À la lumière de cet exemple, on comprend mieux l'anonymat choisi par certain-e-s des rédacteur-rice-s de “Ici les habitants“ qui prennent soin de ne pas compromettre les structures dans lesquelles il-elle-s s'investissent. Il faut ajouter qu'à la même époque, l'élu en question n'avait pas manqué de s'afficher “Charlie“ et de se poser en défenseur de la liberté d'expression. Cela révèle toute la distance qui existe entre le discours et la pratique, et qui engendre un profond dégoût de la politique.
Il se pourrait que la page du paternalisme soit en train de se tourner sur Creuse Grand Sud, mais les vieilles habitudes ont la vie dure, et c'est un long processus qui nous attend pour sortir des schémas hiérarchiques traditionnels. Lors de cette réunion à Felletin, le président actuel de la comcom a formulé le vœu d'impliquer les habitant-e-s pour construire le projet de territoire dans les années à venir. On ne peut que s'en féliciter, et souhaiter que les habitant-e-s soient associé-e-s dès l'amont de la démarche.

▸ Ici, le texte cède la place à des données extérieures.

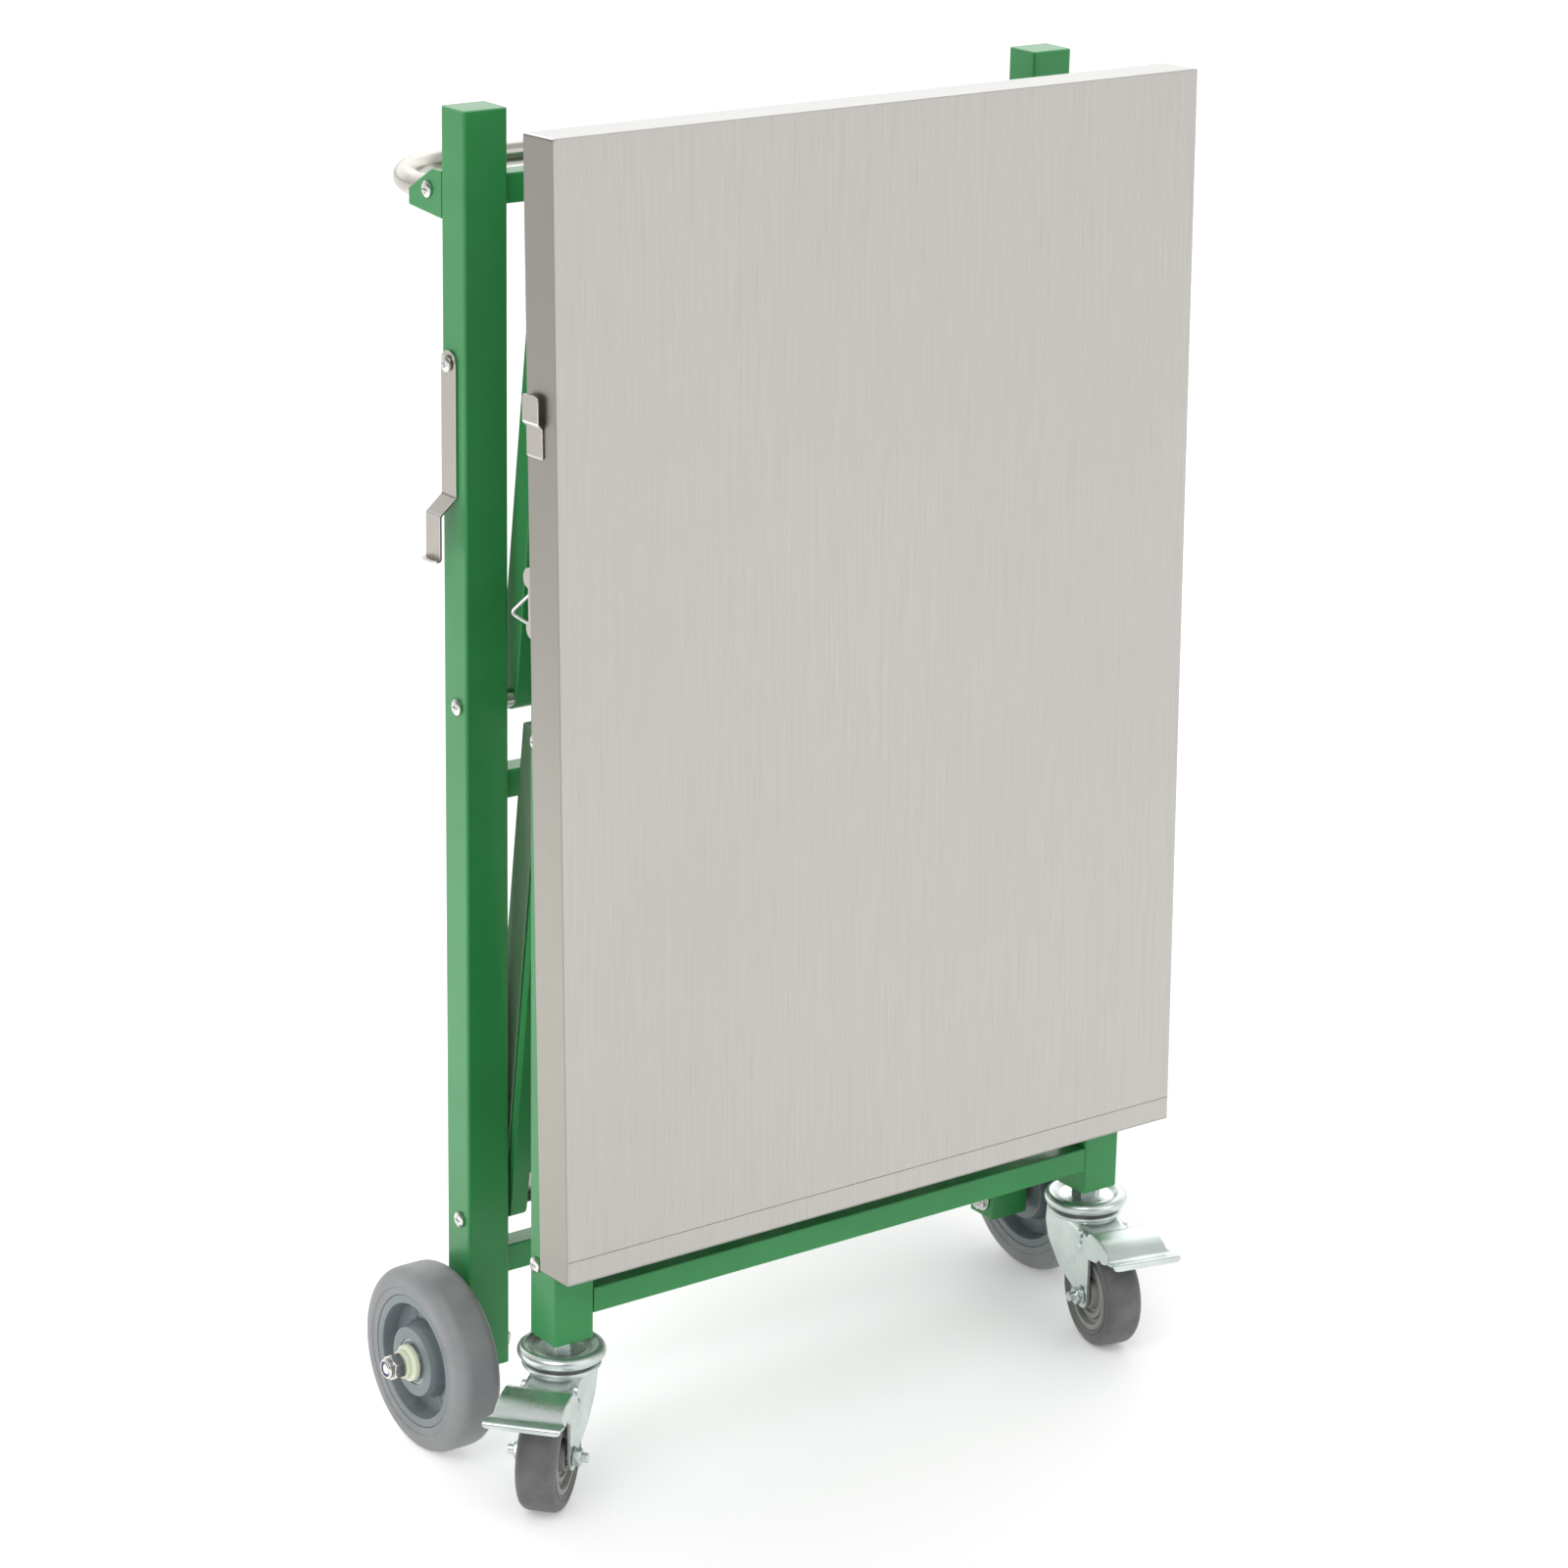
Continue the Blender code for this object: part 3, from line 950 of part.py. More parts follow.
def brake_pedal(word, swivel):
    """The stamped brake pedal: a channel over the fork's pins with a flared lip."""
    axis = axis_point("pedal_axis_" + word, swivel, (PEDAL_PIN_ALONG, 0, -PEDAL_PIN_DOWN))
    pin_u, pin_z = PEDAL_PIN_ALONG, PEDAL_PIN_DOWN
    eye = 2 * PEDAL_PIN_RADIUS
    wall = PEDAL_WALL

    def outline_of(inset):
        """The pedal's side outline, drawn in by a wall."""
        return ([(PEDAL_TOP_ALONG - pin_u + inset / 2, pin_z - PEDAL_TOP_DOWN - inset),
                 (PEDAL_FOLD_ALONG - pin_u - inset / 2, pin_z - PEDAL_TOP_DOWN - inset),
                 (PEDAL_NOSE_ALONG - pin_u - inset, pin_z - PEDAL_NOSE_DOWN)]
                + [(PEDAL_CHEEK_ALONG - pin_u, pin_z - PEDAL_CHEEK_DOWN)]
                + arc((0, 0), eye, -60, -240, 8))

    pedal = plate("brake_pedal_" + word, outline_of(0), -PEDAL_HALF, PEDAL_HALF, axis, ZINC)
    pedal.rotation_euler = (math.pi / 2, 0, 0)
    pedal.location = (0, 0, 0)
    inner = PEDAL_HALF - wall
    hollow = [(-eye - OVERRUN, -eye - wall), (-eye - OVERRUN, eye + OVERRUN),
              (PEDAL_TOP_ALONG - pin_u - wall, pin_z - PEDAL_TOP_DOWN - 2 * wall),
              (PEDAL_TOP_ALONG - pin_u + wall / 2, pin_z - PEDAL_TOP_DOWN - wall),
              (PEDAL_FOLD_ALONG - pin_u - wall / 2, pin_z - PEDAL_TOP_DOWN - wall),
              (PEDAL_NOSE_ALONG - pin_u - wall, pin_z - PEDAL_NOSE_DOWN),
              (PEDAL_NOSE_ALONG - pin_u - wall, -eye - wall)]
    core = plate("pedal_hollow", hollow, -inner, inner, axis, ZINC)
    core.rotation_euler = (math.pi / 2, 0, 0)
    core.location = (0, 0, 0)
    boolean(pedal, core, "DIFFERENCE")
    lip = [(PEDAL_NOSE_ALONG - pin_u - wall, pin_z - PEDAL_NOSE_DOWN + wall),
           (PEDAL_TIP_ALONG - pin_u, pin_z - PEDAL_TIP_DOWN),
           (PEDAL_TIP_ALONG - pin_u, pin_z - PEDAL_TIP_DOWN - wall),
           (PEDAL_NOSE_ALONG - pin_u - wall, pin_z - PEDAL_NOSE_DOWN - wall / 2)]
    blade = plate("pedal_lip", lip, -PEDAL_LIP_HALF, PEDAL_LIP_HALF, axis, ZINC)
    blade.rotation_euler = (math.pi / 2, 0, 0)
    blade.location = (0, 0, 0)
    boolean(pedal, blade, "UNION")
    drill = piece("pedal_bore", cylinder_mesh(PEDAL_PIN_RADIUS + GAP, -PEDAL_HALF - OVERRUN,
                                              PEDAL_HALF + OVERRUN, ROUND_SMALL),
                  axis, ZINC, (0, 0, 0), (math.pi / 2, 0, 0))
    boolean(pedal, drill, "DIFFERENCE")


def smooth_round_pieces():
    """Shade each piece smooth up to its real edges."""
    for item in CART.objects:
        if item.type == "MESH":
            item.data.shade_smooth()
            item.data.set_sharp_from_angle(angle=math.radians(35))


rear_posts()
rear_crossbars()
push_handle()
rear_wheels()
rear_pivot_bolts()
lock_hook()

upper_rear = axis_point("upper_rear_axis", cart, (0, PIVOT_BACK, UPPER_PIVOT_Z), (FOLDED_LEAN, 0, 0))
upper_link("upper_frame_rear", upper_rear, 1, UPPER_REAR_HALF)
upper_hinge_rod(upper_rear, UPPER_REAR_HALF + HINGE_ROD_RADIUS / 2 + GAP)
upper_apex = axis_point("upper_apex_axis", upper_rear, (0, 0, LINK), (-2 * FOLDED_LEAN, 0, 0))
upper_front = axis_point("upper_front_axis", upper_apex, (0, 0, -LINK))
upper_link("upper_frame_front", upper_front, -1, UPPER_FRONT_HALF)

lower_rear = axis_point("lower_rear_axis", cart, (0, PIVOT_BACK, LOWER_PIVOT_Z), (FOLDED_LEAN, 0, 0))
shelf_half("rear", lower_rear, 1, SHELF_REAR_HALF)
lower_apex = axis_point("lower_apex_axis", lower_rear, (0, 0, LINK), (-2 * FOLDED_LEAN, 0, 0))
lower_front = axis_point("lower_front_axis", lower_apex, (0, 0, -LINK))
shelf_half("front", lower_front, -1, SHELF_FRONT_HALF)

front_axis = axis_point("front_frame_axis", upper_front, (0, 0, 0), (FOLDED_LEAN, 0, 0))
front = axis_point("front_frame", front_axis, (0, -FRONT_PIVOT_Y, -UPPER_PIVOT_Z))
front_posts(front)
front_pivot_bolts(front)
for side_word, side_sign in SIDES:
    caster(side_word, side_sign, front)

turn_axis = axis_point("table_turn_axis", front, (0, TURN_AXIS_Y, TURN_AXIS_Z), (-TOP_LEAN, 0, 0))
slide_carriages(turn_axis)
table_slide = axis_point("table_slide_axis", turn_axis, (0, 0, 0))
table_top(table_slide)
keeper_clip(table_slide)
draw_latch(table_slide)
smooth_round_pieces()
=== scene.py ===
"""Looks of the folding utility cart: finished surfaces, materials, floor, light and camera.

Sizes are in metres. Pieces are worked out in the cart's own lines, with +X to its right, +Y towards
the push handle, +Z up and Y = 0 on the rear posts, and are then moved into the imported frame.
"""
import json
import math

import bmesh
import bpy
import numpy as np
from mathutils import Euler, Matrix, Vector


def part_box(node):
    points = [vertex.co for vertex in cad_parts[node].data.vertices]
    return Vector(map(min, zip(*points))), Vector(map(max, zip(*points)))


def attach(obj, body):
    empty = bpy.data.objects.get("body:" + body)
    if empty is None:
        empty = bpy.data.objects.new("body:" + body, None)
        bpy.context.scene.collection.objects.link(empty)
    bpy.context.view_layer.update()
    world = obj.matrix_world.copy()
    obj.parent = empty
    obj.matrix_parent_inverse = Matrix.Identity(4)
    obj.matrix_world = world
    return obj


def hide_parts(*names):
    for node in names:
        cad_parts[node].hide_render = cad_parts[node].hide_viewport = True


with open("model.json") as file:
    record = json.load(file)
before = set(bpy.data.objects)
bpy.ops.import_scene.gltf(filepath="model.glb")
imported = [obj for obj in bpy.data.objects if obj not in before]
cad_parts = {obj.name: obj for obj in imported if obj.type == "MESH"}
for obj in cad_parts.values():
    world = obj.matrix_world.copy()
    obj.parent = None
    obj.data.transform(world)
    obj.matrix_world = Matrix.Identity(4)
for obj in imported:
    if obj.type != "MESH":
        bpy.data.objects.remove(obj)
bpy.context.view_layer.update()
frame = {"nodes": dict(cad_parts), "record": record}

BODY_OF = {name: body for body, names in frame["record"]["behaviour"]["bodies"].items() for name in names}
SIDES = (("left", -1), ("right", 1))
TAU = 2 * math.pi

# Where the cart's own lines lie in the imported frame
LEFT_POST, RIGHT_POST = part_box("rear_post_left"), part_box("rear_post_right")
SHIFT = np.array([(LEFT_POST[0].x + RIGHT_POST[1].x) / 2, (LEFT_POST[0].y + LEFT_POST[1].y) / 2, 0])

# Rear frame
POST_INNER, POST_OUTER = 0.2485, 0.2865
POST_HALF_DEEP = 0.016
POST_FOOT, POST_TOP = 0.0605, 1.073
POST_ROUND, POST_RIM = 0.0026, 0.0012
TUBE_WALL = 0.0015
BAR_TALL, BAR_DEEP = 0.023, 0.021
BAR_ROUND, BAR_RIM = 0.0017, 0.0004
BAR_GAP = 0.0003
REAR_BAR_TOPS = {"upper": 1.023, "middle": 0.5593, "lower": 0.1596}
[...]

Les défis qui se présentent pour les années à venir sont de taille : la métropolisation avec son cortège de fuite de compétences et de ressources, la poursuite du déclin démographique, le recul des services publics, la diminution des dotations de l'État et la mise en concurrence des territoires… Nous avons besoin de toutes les forces vives du territoire pour faire face à ces défis, et seule une transformation réelle de la culture locale du politique peut permettre de mobiliser fructueusement ces forces.
En ces temps de disette budgétaire, voilà d'ailleurs une proposition peu coûteuse pour les collectivités (hormis la formation de personnes ressources et le recours à des compétences professionnelles, dont certaines sont déjà présentes sur le territoire). Un engagement dans ce sens nécessitera une certaine disposition à l'expérimentation et une solide volonté politique. L'investissement devra être conséquent, il se mesurera en temps et en disponibilité.